Job
Look through the lines of the material and count those containing "before". Give that count alone.

(CAD and scene scripts)
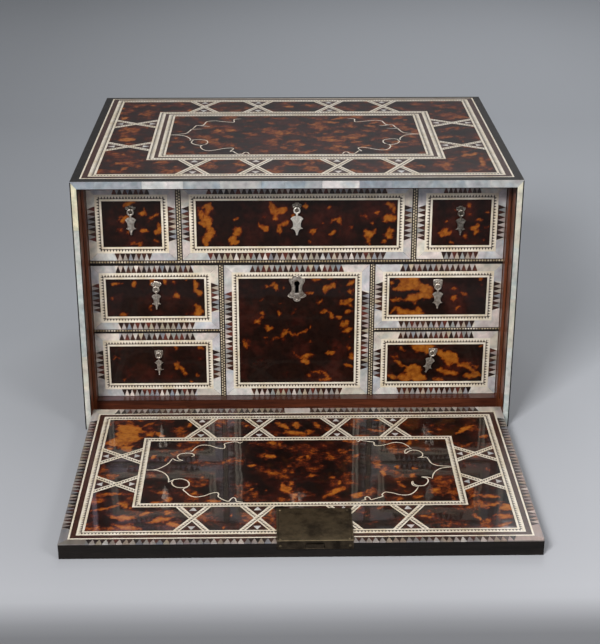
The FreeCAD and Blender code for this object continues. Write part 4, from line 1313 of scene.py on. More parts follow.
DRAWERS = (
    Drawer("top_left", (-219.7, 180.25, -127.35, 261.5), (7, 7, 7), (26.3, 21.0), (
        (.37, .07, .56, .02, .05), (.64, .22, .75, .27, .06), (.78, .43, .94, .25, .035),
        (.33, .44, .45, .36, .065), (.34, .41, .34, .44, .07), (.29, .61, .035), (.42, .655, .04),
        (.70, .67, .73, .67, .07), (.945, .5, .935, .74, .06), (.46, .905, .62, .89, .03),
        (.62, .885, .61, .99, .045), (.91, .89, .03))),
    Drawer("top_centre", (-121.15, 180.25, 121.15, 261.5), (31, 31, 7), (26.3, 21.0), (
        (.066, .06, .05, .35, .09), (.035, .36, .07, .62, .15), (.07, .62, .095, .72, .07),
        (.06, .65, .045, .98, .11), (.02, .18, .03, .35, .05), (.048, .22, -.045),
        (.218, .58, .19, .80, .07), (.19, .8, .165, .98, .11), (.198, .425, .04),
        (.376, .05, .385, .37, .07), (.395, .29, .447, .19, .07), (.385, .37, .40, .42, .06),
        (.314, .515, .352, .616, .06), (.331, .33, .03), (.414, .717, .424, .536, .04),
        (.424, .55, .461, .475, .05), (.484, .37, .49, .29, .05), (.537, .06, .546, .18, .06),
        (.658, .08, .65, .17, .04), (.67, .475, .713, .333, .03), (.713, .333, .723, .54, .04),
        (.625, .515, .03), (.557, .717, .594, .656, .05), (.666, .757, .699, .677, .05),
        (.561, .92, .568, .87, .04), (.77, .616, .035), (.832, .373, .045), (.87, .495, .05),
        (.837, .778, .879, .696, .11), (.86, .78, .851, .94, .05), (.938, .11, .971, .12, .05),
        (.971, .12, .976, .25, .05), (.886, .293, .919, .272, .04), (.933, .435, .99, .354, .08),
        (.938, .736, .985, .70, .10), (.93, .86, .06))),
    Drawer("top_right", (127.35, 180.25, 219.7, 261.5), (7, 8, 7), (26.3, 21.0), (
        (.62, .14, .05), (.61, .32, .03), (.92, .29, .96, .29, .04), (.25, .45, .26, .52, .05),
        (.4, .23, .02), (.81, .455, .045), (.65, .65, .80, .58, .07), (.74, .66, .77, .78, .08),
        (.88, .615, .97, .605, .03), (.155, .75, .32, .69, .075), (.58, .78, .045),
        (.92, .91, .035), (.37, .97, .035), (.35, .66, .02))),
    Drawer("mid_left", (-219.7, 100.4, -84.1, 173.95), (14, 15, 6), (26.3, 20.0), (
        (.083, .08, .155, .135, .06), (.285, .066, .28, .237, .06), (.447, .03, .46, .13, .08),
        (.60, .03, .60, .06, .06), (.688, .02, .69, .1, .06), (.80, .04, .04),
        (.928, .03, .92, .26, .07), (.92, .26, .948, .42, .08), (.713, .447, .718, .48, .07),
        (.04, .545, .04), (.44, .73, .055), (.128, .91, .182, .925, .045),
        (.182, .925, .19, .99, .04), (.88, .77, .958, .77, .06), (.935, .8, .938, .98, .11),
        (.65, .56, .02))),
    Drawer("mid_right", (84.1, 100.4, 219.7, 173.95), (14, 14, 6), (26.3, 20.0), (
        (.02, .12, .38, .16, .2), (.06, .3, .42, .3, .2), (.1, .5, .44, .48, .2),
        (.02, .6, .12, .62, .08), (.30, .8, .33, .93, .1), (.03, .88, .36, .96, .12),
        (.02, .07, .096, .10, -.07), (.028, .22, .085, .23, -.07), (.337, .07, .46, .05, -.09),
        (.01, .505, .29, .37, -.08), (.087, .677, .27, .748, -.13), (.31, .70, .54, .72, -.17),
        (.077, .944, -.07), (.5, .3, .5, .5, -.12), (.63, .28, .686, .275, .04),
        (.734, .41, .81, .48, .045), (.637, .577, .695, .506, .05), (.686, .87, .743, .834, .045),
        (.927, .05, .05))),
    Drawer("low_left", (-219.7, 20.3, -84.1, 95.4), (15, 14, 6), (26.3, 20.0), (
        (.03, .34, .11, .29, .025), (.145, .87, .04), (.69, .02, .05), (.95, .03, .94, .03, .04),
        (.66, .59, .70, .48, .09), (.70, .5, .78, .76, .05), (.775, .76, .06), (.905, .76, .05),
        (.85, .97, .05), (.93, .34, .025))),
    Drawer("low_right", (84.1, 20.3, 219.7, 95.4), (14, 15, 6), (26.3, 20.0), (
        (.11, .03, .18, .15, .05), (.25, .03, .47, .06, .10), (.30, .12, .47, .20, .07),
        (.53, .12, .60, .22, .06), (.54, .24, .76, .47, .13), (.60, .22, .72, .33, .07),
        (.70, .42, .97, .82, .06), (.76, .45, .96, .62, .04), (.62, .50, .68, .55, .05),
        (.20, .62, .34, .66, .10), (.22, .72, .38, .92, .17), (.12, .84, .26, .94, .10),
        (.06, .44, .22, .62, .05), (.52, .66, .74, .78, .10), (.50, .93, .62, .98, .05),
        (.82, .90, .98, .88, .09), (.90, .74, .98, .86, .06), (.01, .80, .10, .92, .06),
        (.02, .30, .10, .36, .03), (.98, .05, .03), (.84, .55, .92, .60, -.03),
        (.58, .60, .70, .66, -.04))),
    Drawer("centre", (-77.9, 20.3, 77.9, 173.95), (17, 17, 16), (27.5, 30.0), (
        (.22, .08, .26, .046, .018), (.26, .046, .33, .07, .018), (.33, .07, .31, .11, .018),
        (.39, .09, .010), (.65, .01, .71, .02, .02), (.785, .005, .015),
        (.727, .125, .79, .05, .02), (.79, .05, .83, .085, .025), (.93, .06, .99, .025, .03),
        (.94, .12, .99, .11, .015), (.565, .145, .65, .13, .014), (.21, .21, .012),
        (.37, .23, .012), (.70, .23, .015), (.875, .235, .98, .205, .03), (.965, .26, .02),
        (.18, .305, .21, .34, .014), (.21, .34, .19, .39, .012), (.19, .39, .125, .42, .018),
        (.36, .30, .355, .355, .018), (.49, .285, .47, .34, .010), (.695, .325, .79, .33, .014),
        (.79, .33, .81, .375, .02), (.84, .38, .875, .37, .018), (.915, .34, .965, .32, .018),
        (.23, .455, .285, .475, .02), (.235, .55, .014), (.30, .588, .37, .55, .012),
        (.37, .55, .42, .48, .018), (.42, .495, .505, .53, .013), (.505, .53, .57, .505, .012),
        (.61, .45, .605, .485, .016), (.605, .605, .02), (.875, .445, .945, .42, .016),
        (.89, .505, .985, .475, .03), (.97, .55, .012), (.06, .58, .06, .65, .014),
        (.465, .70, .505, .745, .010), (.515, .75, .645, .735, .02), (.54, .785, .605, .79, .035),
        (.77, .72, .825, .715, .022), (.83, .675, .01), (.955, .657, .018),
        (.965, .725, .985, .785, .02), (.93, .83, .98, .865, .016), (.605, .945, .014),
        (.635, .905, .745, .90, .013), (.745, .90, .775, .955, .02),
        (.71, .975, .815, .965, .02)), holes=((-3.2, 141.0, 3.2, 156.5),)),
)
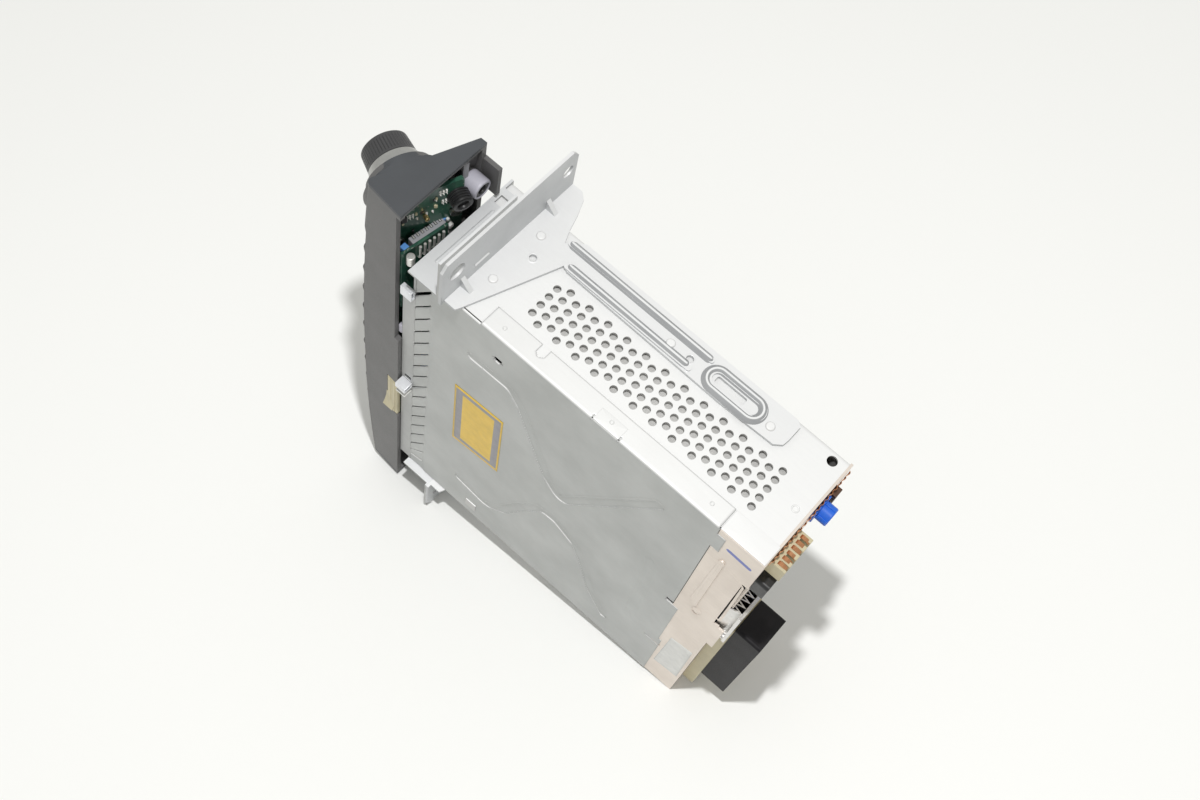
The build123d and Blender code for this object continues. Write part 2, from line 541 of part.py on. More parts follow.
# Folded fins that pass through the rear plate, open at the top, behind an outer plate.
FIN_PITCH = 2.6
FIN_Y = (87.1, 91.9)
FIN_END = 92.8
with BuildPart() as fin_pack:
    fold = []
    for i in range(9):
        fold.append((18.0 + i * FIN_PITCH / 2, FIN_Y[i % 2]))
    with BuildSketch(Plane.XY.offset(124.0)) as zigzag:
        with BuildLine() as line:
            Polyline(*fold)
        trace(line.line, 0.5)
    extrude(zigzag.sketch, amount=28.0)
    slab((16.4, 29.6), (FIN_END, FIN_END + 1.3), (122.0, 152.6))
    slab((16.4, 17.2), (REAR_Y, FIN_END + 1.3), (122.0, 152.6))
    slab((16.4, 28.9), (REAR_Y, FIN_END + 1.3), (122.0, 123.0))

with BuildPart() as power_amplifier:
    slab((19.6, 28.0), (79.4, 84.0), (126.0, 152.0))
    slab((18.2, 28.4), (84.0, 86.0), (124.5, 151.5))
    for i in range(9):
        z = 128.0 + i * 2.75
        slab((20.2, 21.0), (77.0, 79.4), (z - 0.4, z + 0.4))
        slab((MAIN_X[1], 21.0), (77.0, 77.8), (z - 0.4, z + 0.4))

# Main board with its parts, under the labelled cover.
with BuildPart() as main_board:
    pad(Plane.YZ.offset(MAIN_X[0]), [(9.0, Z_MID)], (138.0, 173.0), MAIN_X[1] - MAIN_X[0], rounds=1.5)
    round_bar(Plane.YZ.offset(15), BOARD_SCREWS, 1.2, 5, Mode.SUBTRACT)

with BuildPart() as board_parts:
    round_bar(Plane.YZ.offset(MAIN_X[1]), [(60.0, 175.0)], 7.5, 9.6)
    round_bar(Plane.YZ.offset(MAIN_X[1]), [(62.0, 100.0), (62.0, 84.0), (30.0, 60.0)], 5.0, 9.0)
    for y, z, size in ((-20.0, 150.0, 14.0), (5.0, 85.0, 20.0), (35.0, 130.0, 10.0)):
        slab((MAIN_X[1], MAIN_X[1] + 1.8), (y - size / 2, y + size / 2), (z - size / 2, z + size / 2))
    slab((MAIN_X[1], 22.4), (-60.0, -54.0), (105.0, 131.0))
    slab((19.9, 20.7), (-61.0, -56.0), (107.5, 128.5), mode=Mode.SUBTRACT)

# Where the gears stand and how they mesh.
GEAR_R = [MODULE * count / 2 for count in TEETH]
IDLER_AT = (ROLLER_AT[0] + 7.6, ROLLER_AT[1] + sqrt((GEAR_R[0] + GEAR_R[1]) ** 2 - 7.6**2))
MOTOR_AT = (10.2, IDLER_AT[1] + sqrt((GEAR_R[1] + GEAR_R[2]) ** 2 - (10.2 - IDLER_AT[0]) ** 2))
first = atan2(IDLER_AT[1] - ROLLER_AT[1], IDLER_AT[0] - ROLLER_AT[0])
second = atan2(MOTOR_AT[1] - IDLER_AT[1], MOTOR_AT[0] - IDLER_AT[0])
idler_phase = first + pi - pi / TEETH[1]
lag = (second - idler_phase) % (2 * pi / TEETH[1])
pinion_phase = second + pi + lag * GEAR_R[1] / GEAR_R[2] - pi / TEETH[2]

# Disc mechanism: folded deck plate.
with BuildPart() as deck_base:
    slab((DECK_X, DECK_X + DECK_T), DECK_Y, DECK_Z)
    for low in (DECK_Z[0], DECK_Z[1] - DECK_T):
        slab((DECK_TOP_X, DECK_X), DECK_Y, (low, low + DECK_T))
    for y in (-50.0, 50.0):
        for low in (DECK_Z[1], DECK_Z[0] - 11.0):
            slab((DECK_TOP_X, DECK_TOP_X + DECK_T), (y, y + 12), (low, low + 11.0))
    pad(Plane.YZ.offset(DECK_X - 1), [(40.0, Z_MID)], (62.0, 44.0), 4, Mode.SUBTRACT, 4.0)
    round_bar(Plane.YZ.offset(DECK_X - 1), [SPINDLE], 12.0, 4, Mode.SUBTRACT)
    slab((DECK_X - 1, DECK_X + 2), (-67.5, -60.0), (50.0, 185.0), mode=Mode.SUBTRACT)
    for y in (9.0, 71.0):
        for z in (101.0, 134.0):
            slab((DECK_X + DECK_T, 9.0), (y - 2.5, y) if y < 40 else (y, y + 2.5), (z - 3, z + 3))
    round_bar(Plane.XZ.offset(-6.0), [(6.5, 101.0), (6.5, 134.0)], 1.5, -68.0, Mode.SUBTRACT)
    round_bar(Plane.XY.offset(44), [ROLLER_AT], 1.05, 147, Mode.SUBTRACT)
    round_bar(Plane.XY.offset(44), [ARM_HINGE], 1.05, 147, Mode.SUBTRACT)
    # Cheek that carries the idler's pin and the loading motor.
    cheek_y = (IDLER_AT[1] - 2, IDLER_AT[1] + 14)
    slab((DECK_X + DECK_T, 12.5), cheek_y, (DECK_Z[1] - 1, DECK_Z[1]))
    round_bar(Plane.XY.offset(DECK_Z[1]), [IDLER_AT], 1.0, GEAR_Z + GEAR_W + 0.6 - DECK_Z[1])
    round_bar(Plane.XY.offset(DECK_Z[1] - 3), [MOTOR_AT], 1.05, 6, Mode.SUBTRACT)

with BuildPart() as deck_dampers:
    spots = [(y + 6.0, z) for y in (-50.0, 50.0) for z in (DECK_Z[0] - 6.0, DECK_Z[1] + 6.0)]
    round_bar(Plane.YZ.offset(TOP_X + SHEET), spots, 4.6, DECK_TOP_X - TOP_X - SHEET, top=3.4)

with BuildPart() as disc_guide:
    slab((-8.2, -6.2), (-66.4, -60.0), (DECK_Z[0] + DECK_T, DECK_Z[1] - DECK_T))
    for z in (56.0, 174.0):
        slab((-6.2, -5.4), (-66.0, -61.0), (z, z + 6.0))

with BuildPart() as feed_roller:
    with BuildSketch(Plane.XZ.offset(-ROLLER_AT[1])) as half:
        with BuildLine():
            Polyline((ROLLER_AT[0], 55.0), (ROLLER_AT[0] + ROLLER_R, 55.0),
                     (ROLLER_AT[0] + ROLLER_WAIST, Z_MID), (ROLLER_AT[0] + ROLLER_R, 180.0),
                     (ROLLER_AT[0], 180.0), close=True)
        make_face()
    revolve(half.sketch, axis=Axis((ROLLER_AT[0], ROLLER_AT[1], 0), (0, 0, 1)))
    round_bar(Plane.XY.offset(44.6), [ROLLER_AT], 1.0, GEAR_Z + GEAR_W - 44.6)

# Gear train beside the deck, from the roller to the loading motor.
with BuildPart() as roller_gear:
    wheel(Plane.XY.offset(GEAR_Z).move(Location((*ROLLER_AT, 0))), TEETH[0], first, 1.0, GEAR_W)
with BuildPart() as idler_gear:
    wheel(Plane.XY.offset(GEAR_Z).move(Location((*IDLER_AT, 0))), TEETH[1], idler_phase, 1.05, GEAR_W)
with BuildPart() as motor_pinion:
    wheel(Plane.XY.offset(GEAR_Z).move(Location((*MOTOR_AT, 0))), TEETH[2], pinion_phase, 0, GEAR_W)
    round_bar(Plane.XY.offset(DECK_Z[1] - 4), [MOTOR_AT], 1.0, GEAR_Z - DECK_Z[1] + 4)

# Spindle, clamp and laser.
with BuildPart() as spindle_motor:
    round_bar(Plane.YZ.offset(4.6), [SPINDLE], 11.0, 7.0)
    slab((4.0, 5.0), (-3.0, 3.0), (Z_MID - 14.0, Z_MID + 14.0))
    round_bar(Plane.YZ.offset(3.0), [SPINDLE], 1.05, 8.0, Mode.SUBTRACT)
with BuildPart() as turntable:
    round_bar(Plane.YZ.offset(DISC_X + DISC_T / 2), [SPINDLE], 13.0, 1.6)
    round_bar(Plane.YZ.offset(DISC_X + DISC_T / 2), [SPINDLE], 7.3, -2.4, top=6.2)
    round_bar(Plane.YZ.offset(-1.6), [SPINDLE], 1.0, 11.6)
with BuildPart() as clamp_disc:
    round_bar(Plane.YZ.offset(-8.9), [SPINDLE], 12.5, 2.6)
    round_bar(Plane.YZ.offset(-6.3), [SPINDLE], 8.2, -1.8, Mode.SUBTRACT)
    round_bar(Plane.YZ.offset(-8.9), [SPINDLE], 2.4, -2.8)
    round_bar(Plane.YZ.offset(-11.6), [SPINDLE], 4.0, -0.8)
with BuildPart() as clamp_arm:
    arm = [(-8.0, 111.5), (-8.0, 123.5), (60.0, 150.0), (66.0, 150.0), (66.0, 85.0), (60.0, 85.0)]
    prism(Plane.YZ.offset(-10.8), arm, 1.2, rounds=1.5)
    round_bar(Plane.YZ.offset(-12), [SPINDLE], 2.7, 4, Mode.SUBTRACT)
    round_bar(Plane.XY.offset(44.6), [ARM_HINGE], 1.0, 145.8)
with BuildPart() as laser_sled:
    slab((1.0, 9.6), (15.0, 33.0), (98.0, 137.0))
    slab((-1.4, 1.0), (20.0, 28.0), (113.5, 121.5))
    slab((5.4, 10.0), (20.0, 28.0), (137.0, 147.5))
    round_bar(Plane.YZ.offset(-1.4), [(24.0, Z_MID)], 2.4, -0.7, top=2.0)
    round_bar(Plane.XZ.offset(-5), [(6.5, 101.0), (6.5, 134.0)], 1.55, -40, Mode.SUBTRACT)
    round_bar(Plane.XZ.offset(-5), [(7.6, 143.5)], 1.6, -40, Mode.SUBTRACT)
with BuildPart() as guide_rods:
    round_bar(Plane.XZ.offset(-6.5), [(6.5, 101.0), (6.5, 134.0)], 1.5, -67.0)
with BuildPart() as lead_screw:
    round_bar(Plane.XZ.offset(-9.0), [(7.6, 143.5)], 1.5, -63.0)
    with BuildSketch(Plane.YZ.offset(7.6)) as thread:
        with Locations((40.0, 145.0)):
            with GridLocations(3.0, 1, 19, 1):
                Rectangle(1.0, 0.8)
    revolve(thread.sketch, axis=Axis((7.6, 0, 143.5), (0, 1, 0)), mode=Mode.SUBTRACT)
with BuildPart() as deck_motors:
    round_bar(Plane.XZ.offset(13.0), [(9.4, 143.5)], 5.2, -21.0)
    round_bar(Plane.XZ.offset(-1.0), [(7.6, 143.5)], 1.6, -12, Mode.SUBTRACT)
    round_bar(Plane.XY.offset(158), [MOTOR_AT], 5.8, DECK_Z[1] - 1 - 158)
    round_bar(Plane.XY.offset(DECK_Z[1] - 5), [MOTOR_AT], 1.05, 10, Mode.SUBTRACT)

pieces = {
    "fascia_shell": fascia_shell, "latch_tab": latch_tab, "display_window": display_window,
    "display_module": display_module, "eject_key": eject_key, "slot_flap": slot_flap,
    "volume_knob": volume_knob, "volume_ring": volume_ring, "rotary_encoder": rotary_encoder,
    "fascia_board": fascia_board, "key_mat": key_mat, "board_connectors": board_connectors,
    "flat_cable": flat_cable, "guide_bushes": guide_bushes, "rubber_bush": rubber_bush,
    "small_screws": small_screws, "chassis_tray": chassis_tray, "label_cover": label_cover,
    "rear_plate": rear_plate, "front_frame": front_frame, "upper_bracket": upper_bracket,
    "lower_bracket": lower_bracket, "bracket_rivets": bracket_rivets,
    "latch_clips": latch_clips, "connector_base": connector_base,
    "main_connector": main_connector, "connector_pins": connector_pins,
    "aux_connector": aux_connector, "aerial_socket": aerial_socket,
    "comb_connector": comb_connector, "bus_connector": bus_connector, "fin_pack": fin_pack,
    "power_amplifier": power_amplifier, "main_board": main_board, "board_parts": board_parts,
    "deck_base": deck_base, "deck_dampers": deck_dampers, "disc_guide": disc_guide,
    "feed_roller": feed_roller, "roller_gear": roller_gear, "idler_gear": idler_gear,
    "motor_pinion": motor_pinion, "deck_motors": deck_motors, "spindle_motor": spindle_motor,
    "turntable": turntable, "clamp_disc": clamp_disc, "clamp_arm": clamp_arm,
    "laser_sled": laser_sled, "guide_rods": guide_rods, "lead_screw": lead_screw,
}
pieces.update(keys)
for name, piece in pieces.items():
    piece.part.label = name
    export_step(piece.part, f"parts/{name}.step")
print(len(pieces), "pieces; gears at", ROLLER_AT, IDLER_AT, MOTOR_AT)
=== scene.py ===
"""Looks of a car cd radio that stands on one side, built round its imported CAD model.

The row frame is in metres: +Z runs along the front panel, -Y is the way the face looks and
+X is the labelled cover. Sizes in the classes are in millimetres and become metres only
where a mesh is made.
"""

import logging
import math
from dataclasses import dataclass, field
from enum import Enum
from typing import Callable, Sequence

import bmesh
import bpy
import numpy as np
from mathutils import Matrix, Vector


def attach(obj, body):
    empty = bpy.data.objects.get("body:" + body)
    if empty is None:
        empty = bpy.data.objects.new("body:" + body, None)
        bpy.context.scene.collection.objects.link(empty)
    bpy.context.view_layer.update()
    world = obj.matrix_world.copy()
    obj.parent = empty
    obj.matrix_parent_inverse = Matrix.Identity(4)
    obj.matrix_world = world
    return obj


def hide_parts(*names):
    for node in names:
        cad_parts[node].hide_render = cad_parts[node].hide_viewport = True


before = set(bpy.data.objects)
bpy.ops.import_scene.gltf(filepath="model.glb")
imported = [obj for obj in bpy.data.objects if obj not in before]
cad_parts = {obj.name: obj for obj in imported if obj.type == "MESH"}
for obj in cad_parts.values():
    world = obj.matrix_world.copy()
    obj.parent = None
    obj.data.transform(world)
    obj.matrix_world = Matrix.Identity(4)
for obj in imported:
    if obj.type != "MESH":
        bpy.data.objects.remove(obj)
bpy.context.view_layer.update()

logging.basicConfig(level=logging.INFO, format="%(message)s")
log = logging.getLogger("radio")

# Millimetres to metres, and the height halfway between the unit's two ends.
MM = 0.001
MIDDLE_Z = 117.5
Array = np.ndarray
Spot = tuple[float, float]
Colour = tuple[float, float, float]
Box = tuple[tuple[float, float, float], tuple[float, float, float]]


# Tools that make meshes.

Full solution
2